Tightly reined in so far, Neruda now lets go in the coda. He makes a few quick switches: from the reality around him into his imagination -- "I thought"; from the sweeping landscape to the confines of an imagined house/ common room (as hinted at by the door); from day to night. That carefully built up feeling of sun, thirst, sweat and grime is now rapidly quenched, extinguished, with words such as "evening", "wash" and "wine" which seem to instantly cool the poem down, descending it to the lower temperatures of the after-work hours. Neruda facilitates this by evoking "love" and "life" which slow the poem down after the marching motion of the first few stanzas.

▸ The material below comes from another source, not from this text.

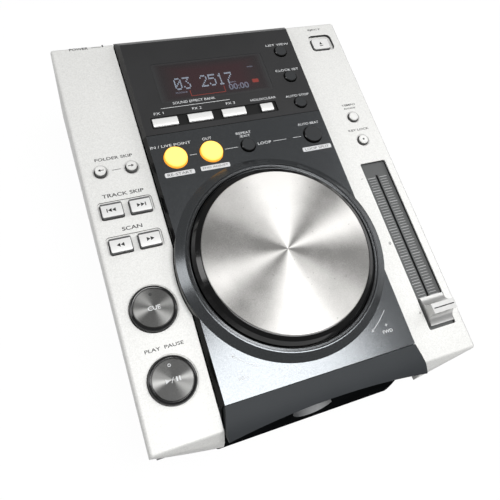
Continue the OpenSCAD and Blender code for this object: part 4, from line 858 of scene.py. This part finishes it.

Having cooled down, Neruda again focusses back on the bicycle and closes exquisitely, knitting it with the "insect" metaphor, bringing it back to life in our eyes, even if it is to show that it is now lifeless, at least temporarily. He infuses a notion of sadness and abandonment -- the bicycles now "waiting / at the door" and then "fallen". The last few lines, in particular, are exemplary, especially "the bicycle, / stilled, / because / only moving / does it have a soul, / and fallen there / it isn't / a translucent insect / humming / through summer / but / a cold / skeleton". The rapid back-and-forth shifting of contrast is breathtaking: "stilled / moving / fallen / humming"; "soul / skeleton"; "summer / cold"; "insect" (alive and warm) / "skeleton" (cold and lifeless) -- a fabulous flourish at the finish.
One misgiving I do have with the poem is regarding the line-breaks. There appears to be no logic to them. Maybe it's got something to do with the translation, but they make me one very unhappy reader.